For any element in a set, its equivalence class contains all elements that are equivalent to it according to the defined relation.
Equivalence classes are disjoint; no two different equivalence classes share any elements.
The union of all equivalence classes of a set reconstructs the original set without any omissions or overlaps.
If a set has 'n' elements and an equivalence relation partitions it into 'k' equivalence classes, then the number of distinct ways to represent the relationships among those elements is determined by 'k'.
Review Questions
How does the concept of equivalence classes relate to the properties of equivalence relations?
Equivalence classes are directly tied to the properties of equivalence relations because they emerge from them. An equivalence relation must satisfy reflexivity, symmetry, and transitivity, which ensures that elements can be grouped into subsets where each member is related.
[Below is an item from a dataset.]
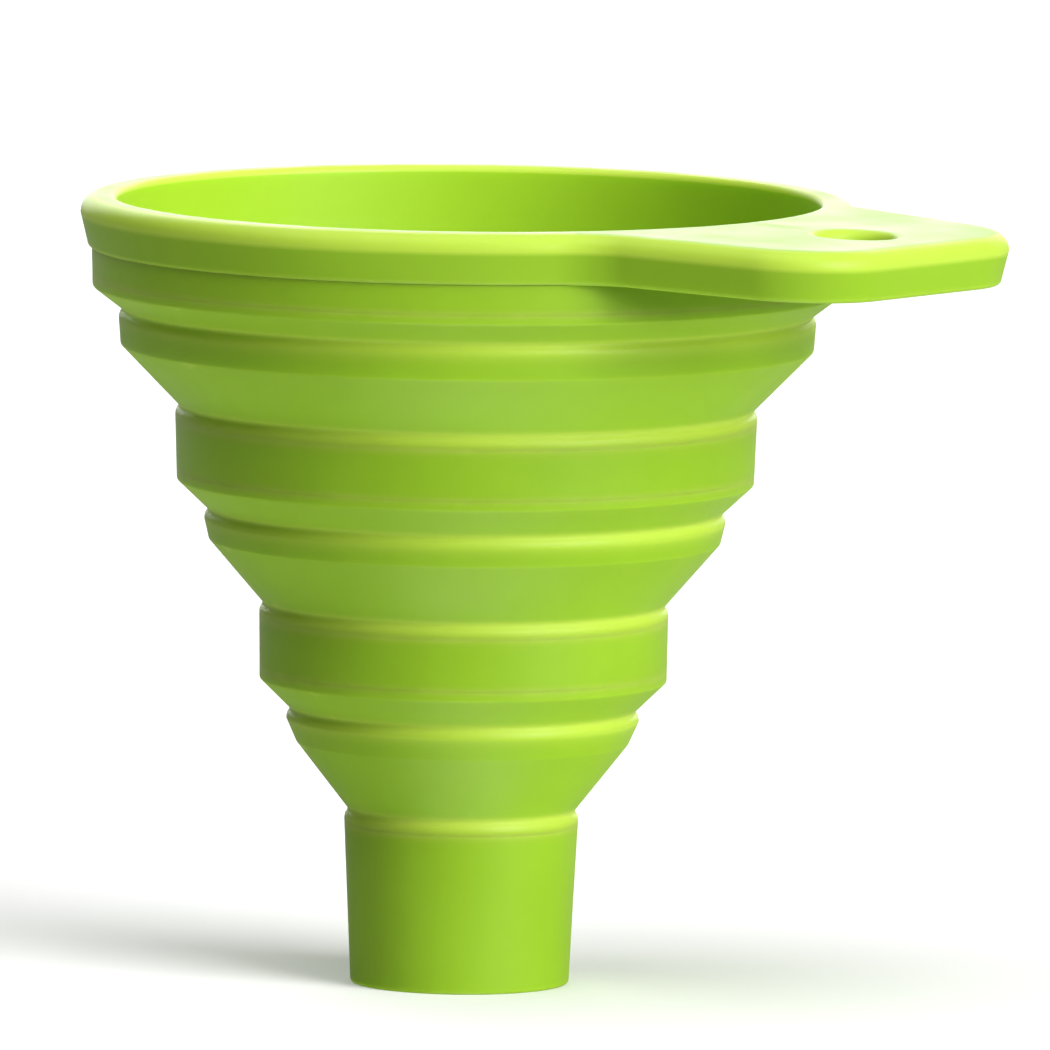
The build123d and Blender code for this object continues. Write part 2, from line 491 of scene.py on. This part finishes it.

For example, if we define an equivalence relation on integers based on congruence modulo 3, each integer falls into one of three distinct equivalence classes, illustrating how these properties govern the grouping process.
In what ways can equivalence classes simplify complex problems in set theory?
Equivalence classes simplify complex problems by reducing the number of elements we need to consider at once. Instead of dealing with individual elements, we can focus on their equivalence classes as singular entities. This approach allows for clearer analysis and easier problem-solving because it organizes data into more understandable subsets. For instance, when analyzing congruences in modular arithmetic, working with classes rather than individual integers makes it simpler to apply rules and find solutions.
Evaluate how understanding equivalence classes can influence mathematical reasoning and proofs.
Understanding equivalence classes profoundly influences mathematical reasoning and proofs by providing a structured way to categorize elements and explore their relationships. For example, when proving properties about rational numbers or geometric shapes, recognizing that they can be grouped into equivalence classes allows mathematicians to make generalizations about entire groups rather than individual cases. This perspective not only streamlines proofs but also enhances our ability to formulate broader theories and connect different areas of mathematics through shared properties represented by these classes.